Affirmed, costs of this appeal to appellees.
NOTES
[1] The actual appellant here was another insurance company-defendant, Farmers Insurance Group. By an amended complaint, plaintiff attempted to recover from Farmers under an insurance policy issued to her father. That policy extended uninsured motorists coverage to the whole Pappas family, but included an "other insurance" exclusion. Farmers argued below that it was not liable here because plaintiff was covered under the Central policy, bringing into play the "other insurance" exclusion.
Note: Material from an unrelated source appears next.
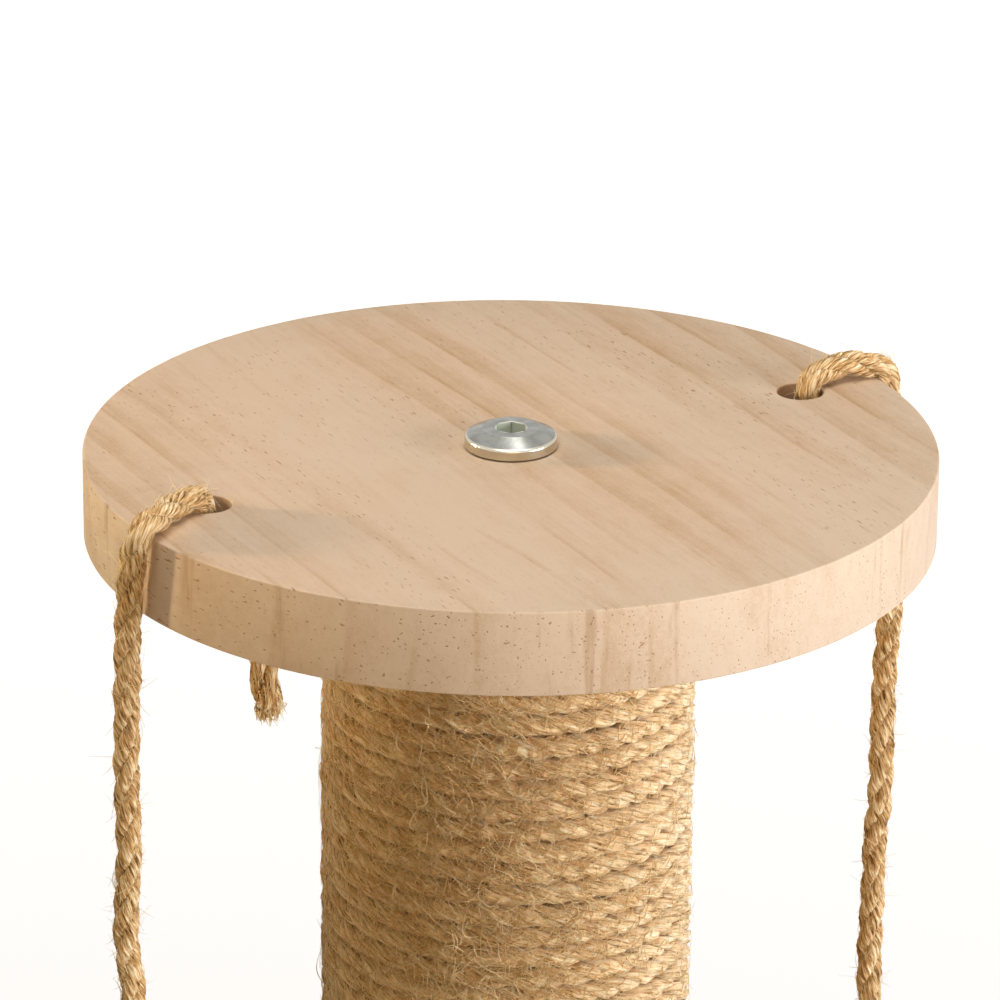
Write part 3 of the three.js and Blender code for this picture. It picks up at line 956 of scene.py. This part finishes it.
@dataclass(frozen=True)
class Bolt:
    """A furniture bolt: a low head with a bevel, a flat top and a hexagonal socket."""

    node: str
    upwards: bool
    finish: Material
    shank: float = 4 * MM
    head: float = 9.8 * MM
    packed_height: float = 3.4 * MM
    rim: float = 2.55 * MM
    height: float = 3.95 * MM
    flat: float = 6.2 * MM
    socket: float = 6 / math.sqrt(3) * MM
    socket_depth: float = 2.6 * MM
    socket_turn: float = -29
    soft: float = 0.75 * MM
    chamfer: float = 1 * MM
    foot: float = 0.2 * MM
    ease: float = 0.1 * MM
    mouth_ease: float = 0.08 * MM

    def build(self) -> Piece:
        """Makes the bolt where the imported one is."""
        low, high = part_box(self.node)
        length = high.z - low.z - self.packed_height
        profile = [
            (0, 0, -length),
            (self.shank - self.chamfer, 0, -length),
            (self.shank, 0, self.chamfer - length),
            (self.shank, 0, 0),
            *rounding(self.head - self.foot, self.foot, self.foot, -90, 0, 3),
            *rounding(self.head - self.soft, self.rim - self.soft, self.soft, 0, 62, 8),
            (self.flat, 0, self.height - self.ease),
            (self.flat - 1.5 * self.ease, 0, self.height),
            (self.socket + self.ease, 0, self.height),
        ]
        shape = spun(profile, 96)
        self.cut_socket(shape)
        if not self.upwards:
            over = Matrix.Rotation(math.pi, 3, "X")
            bmesh.ops.rotate(shape, verts=shape.verts, cent=(0, 0, 0), matrix=over)
        seat = high.z - self.packed_height if self.upwards else low.z + self.packed_height
        bmesh.ops.translate(shape, verts=shape.verts, vec=(0, 0, seat))
        name = self.node.replace("bolt", "furniture_bolt")
        return carry(piece_of(name, shape, self.finish, 14), Body.POST, Slot.ZINC, self.node)

    def cut_socket(self, shape: Shape) -> None:
        """Closes the open top of the head with a hexagonal socket that has an eased mouth."""
        rim = [edge for edge in shape.edges if len(edge.link_faces) == 1 and edge.verts[0].co.z > 0]
        turn = Matrix.Rotation(math.radians(self.socket_turn), 4, "Z")
        at = Matrix.Translation((0, 0, self.height - self.mouth_ease)) @ turn
        hexagon = edges_of(bmesh.ops.create_circle(shape, segments=6, radius=self.socket, matrix=at))
        bmesh.ops.triangle_fill(shape, edges=rim + hexagon, use_beauty=True, normal=(0, 0, 1))
        drawn = bmesh.ops.extrude_edge_only(shape, edges=hexagon)
        down = (0, 0, self.mouth_ease - self.socket_depth)
        bmesh.ops.translate(shape, verts=kind_of(drawn, Vert), vec=down)
        bmesh.ops.edgeloop_fill(shape, edges=kind_of(drawn, Edge))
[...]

In the order granting defendant Central's motion for summary judgment, plaintiff was granted summary judgment against Farmers. Since Farmers alone filed the claim of appeal, plaintiff is technically an appellee here. However, since plaintiff adopts Farmer's brief as her own, and because purely legal issues are involved here, we shall treat this case as though plaintiff were simply appealing the summary judgment in favor of Central.